The Delhi court judgment in 2010 that I write about in the book made it easier to take action on behalf of child workers. Some states have minimum wages in place for domestic workers and I think the central government is considering a national policy for domestic workers that would recommend a monthly wage of not less than 9,000 rupees. Domestic workers are covered under the sexual harassment law and can bring an assault complaint under criminal provisions. Some welfare groups are considering formally registering a domestic workers' union so that they'll have better standing to help people—that's something that's happened in other parts of Asia too, such as the Philippines. But in terms of a law that deals with their particular circumstances, the number of hours they work a day, what holidays or benefits they're owed, there's nothing like that.
8. What do you want people to take away from this book?
"I hope reading the book will help people look with fresh eyes at the arrangements they have with their help. A lot of what happens is inherited almost—it's always been done a certain way and people keep doing it that way."
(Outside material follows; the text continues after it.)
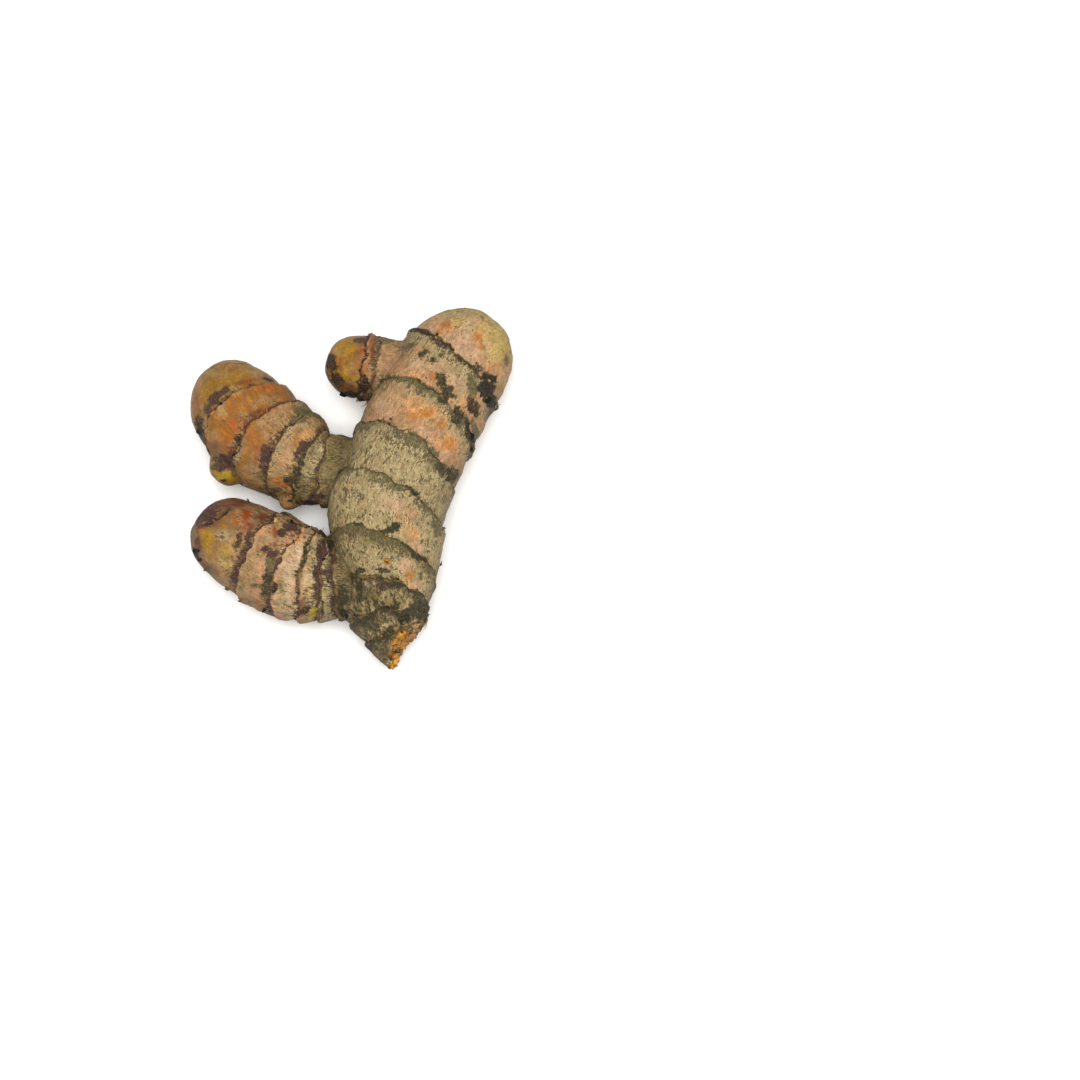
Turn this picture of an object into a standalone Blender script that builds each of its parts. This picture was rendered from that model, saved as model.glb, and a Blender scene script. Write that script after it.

I want people to be more aware the person working in their house has a personal story just like they do, perhaps with some grief but also lots of hopes and dreams. Their role as your cook or your nanny is just one part of their life, actually. I also hope reading the book will help people can look with fresh eyes at the arrangements they have with their help. As I said earlier, a lot of what happens is inherited almost—it's always been done a certain way and people keep doing it that way. But does it make sense that we can't drink out of the same kind of glass, or could we try doing things a different way? I also hear a lot of people saying they feel peer pressure not to pay more than their neighbours. But somebody must set the higher end of the wage range—why should it be someone else? Why not you?